You make compelling points, I'd like to hear to your replies to my replies.

I think everyone involved in this discussion will benefit.

I may well be wrong about the injury potential of dropping a deadlift, I was thinking out loud there. However I don't agree that it's a "silly" thought.

I recall reading a competitors post that they injured themselves dropping a deadlift but can't recall details. For all I know they dropped it on their foot.

You are of course correct that few of us will ever "need" to pick up 500 pounds, squat 5 reps, etc but I believe the point of most training is just to increase GPP.

Rip points out in SSBBT "A 400 pound deadlift makes picking up an 85 pound box much more manageable"

You said in your post "We are working to develop peak athletic performance not to duplicate the things we do in everyday life.

Same as above, my understanding is that "training" should not "duplicate" the exact movements used in real life.

"Practice" is the place for duplication, there you apply the GPP acquired in your training correct ?

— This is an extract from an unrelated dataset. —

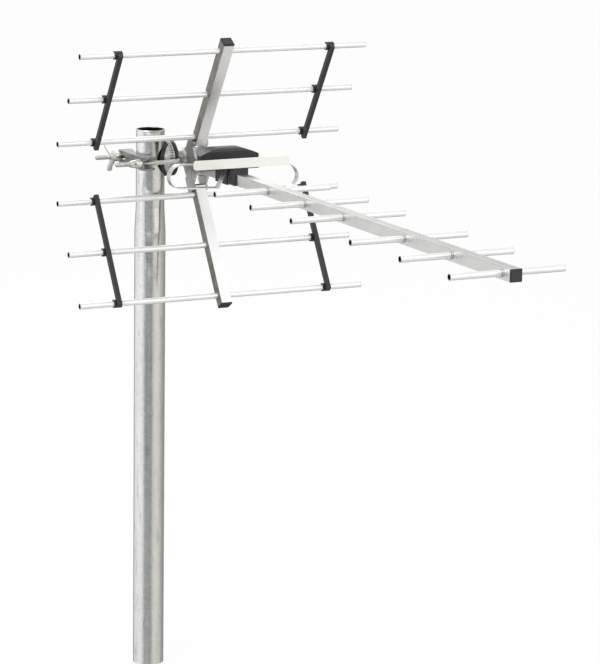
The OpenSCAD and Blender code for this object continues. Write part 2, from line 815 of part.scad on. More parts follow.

Lastly, I see in your signature that you deadlift 505.
I'm sure many people reading this deadlift far less, I'm about 200 pounds short of that myself.

Rip has stated that once a trainee can deadlift in the low to mid 400's it's time to train the top portion of the movement with rack pulls and the bottom with haltings because as you stated, the amount of stress is simply too great to recover from in any reasonable time frame.

Also as you stated, it's the eccentric portion of the lift that creates the most stress. So at your level of advancement, dropping the bar makes sense.

However I still think (and the OP agreed) that setting the bar down makes good sense for us lesser trainees because we are training for basic GPP rather than peak athletic performance.

Training and practicing setting down what we pick up is part of that.